-- begin LISTING --

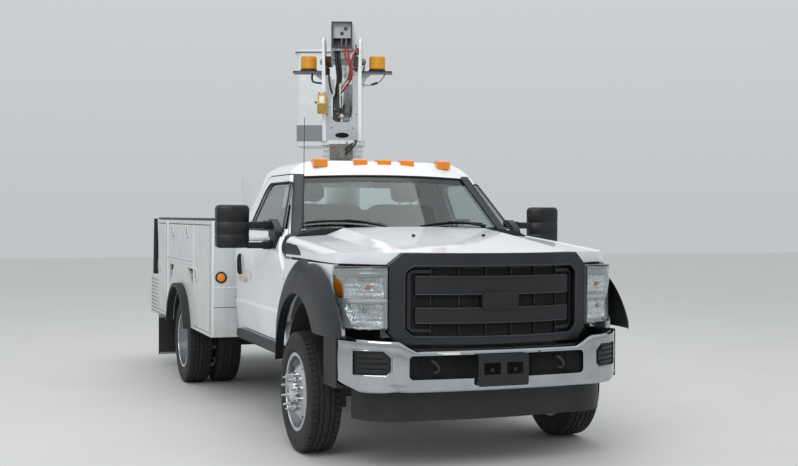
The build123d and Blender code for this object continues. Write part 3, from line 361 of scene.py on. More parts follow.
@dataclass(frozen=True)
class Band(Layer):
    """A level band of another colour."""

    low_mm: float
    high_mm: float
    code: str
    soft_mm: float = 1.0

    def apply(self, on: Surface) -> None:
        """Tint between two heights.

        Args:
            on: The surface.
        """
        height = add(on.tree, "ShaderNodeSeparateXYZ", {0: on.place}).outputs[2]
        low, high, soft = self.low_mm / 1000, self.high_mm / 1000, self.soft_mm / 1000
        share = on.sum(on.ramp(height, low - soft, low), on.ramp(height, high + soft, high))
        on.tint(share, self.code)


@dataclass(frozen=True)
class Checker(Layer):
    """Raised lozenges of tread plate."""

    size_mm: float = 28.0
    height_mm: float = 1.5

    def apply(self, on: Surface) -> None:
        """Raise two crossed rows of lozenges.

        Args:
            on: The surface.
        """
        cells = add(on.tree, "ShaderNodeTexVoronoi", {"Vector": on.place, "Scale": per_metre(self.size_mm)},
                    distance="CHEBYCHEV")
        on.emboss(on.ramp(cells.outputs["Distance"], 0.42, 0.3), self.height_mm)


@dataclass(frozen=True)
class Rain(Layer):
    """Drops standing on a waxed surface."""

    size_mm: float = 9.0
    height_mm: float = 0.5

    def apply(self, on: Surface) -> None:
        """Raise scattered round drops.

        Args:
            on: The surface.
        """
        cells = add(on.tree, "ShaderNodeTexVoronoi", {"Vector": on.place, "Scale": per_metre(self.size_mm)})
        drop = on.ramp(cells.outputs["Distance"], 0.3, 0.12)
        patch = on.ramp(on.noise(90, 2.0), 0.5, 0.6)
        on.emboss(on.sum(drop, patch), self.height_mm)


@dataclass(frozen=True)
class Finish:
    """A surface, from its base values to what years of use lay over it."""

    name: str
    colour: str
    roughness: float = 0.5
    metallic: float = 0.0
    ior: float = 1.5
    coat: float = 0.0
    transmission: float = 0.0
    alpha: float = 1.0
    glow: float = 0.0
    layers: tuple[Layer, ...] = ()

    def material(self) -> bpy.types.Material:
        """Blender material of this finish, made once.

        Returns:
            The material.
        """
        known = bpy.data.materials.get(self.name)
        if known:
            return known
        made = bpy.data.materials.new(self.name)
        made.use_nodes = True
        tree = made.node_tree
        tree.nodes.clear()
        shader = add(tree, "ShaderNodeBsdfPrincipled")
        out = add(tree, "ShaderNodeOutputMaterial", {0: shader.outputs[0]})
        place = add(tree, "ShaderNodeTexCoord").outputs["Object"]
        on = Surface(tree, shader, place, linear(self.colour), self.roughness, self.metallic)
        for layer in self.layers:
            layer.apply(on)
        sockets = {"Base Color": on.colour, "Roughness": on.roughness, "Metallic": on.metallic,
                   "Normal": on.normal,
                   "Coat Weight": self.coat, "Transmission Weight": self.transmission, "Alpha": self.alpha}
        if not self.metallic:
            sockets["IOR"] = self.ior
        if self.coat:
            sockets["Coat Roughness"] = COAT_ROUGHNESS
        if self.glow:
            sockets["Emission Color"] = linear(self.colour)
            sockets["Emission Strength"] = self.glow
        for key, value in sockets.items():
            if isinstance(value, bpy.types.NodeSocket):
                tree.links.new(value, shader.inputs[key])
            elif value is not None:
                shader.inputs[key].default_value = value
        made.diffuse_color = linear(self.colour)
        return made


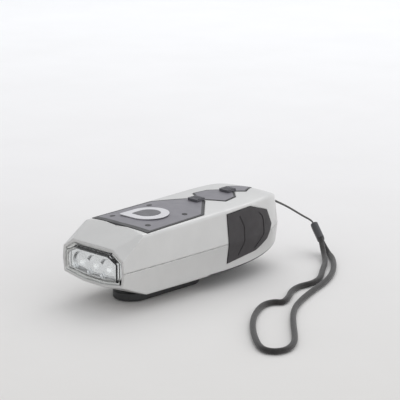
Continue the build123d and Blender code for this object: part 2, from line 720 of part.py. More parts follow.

-- end LISTING --

◆ REQUIREMENTS ◆
Repeat the data exactly. Leave nothing out.

◆ EXERCISE OUTPUT ◆
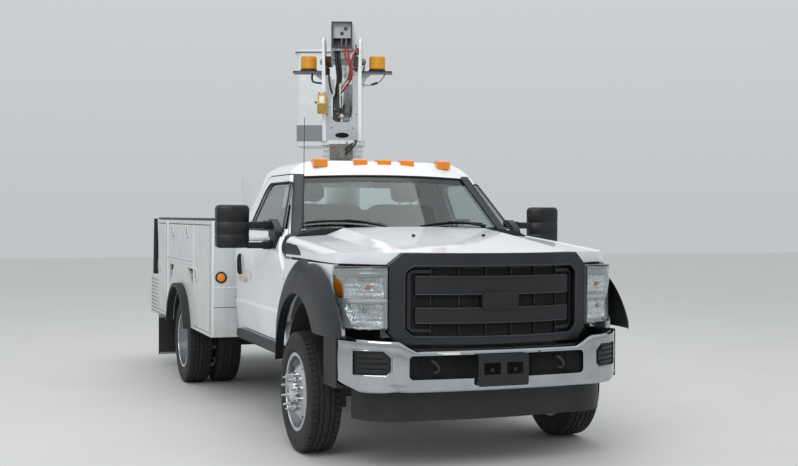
The build123d and Blender code for this object continues. Write part 3, from line 361 of scene.py on. More parts follow.
@dataclass(frozen=True)
class Band(Layer):
    """A level band of another colour."""

    low_mm: float
    high_mm: float
    code: str
    soft_mm: float = 1.0

    def apply(self, on: Surface) -> None:
        """Tint between two heights.

        Args:
            on: The surface.
        """
        height = add(on.tree, "ShaderNodeSeparateXYZ", {0: on.place}).outputs[2]
        low, high, soft = self.low_mm / 1000, self.high_mm / 1000, self.soft_mm / 1000
        share = on.sum(on.ramp(height, low - soft, low), on.ramp(height, high + soft, high))
        on.tint(share, self.code)


@dataclass(frozen=True)
class Checker(Layer):
    """Raised lozenges of tread plate."""

    size_mm: float = 28.0
    height_mm: float = 1.5

    def apply(self, on: Surface) -> None:
        """Raise two crossed rows of lozenges.

        Args:
            on: The surface.
        """
        cells = add(on.tree, "ShaderNodeTexVoronoi", {"Vector": on.place, "Scale": per_metre(self.size_mm)},
                    distance="CHEBYCHEV")
        on.emboss(on.ramp(cells.outputs["Distance"], 0.42, 0.3), self.height_mm)


@dataclass(frozen=True)
class Rain(Layer):
    """Drops standing on a waxed surface."""

    size_mm: float = 9.0
    height_mm: float = 0.5

    def apply(self, on: Surface) -> None:
        """Raise scattered round drops.

        Args:
            on: The surface.
        """
        cells = add(on.tree, "ShaderNodeTexVoronoi", {"Vector": on.place, "Scale": per_metre(self.size_mm)})
        drop = on.ramp(cells.outputs["Distance"], 0.3, 0.12)
        patch = on.ramp(on.noise(90, 2.0), 0.5, 0.6)
        on.emboss(on.sum(drop, patch), self.height_mm)


@dataclass(frozen=True)
class Finish:
    """A surface, from its base values to what years of use lay over it."""

    name: str
    colour: str
    roughness: float = 0.5
    metallic: float = 0.0
    ior: float = 1.5
    coat: float = 0.0
    transmission: float = 0.0
    alpha: float = 1.0
    glow: float = 0.0
    layers: tuple[Layer, ...] = ()

    def material(self) -> bpy.types.Material:
        """Blender material of this finish, made once.

        Returns:
            The material.
        """
        known = bpy.data.materials.get(self.name)
        if known:
            return known
        made = bpy.data.materials.new(self.name)
        made.use_nodes = True
        tree = made.node_tree
        tree.nodes.clear()
        shader = add(tree, "ShaderNodeBsdfPrincipled")
        out = add(tree, "ShaderNodeOutputMaterial", {0: shader.outputs[0]})
        place = add(tree, "ShaderNodeTexCoord").outputs["Object"]
        on = Surface(tree, shader, place, linear(self.colour), self.roughness, self.metallic)
        for layer in self.layers:
            layer.apply(on)
        sockets = {"Base Color": on.colour, "Roughness": on.roughness, "Metallic": on.metallic,
                   "Normal": on.normal,
                   "Coat Weight": self.coat, "Transmission Weight": self.transmission, "Alpha": self.alpha}
        if not self.metallic:
            sockets["IOR"] = self.ior
        if self.coat:
            sockets["Coat Roughness"] = COAT_ROUGHNESS
        if self.glow:
            sockets["Emission Color"] = linear(self.colour)
            sockets["Emission Strength"] = self.glow
        for key, value in sockets.items():
            if isinstance(value, bpy.types.NodeSocket):
                tree.links.new(value, shader.inputs[key])
            elif value is not None:
                shader.inputs[key].default_value = value
        made.diffuse_color = linear(self.colour)
        return made


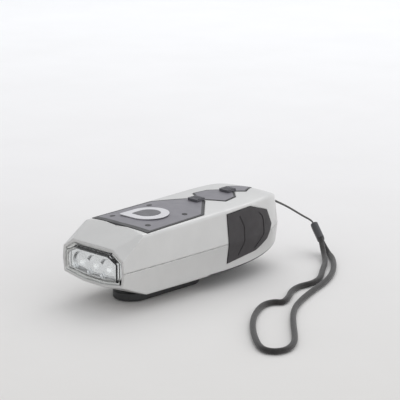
Continue the build123d and Blender code for this object: part 2, from line 720 of part.py. More parts follow.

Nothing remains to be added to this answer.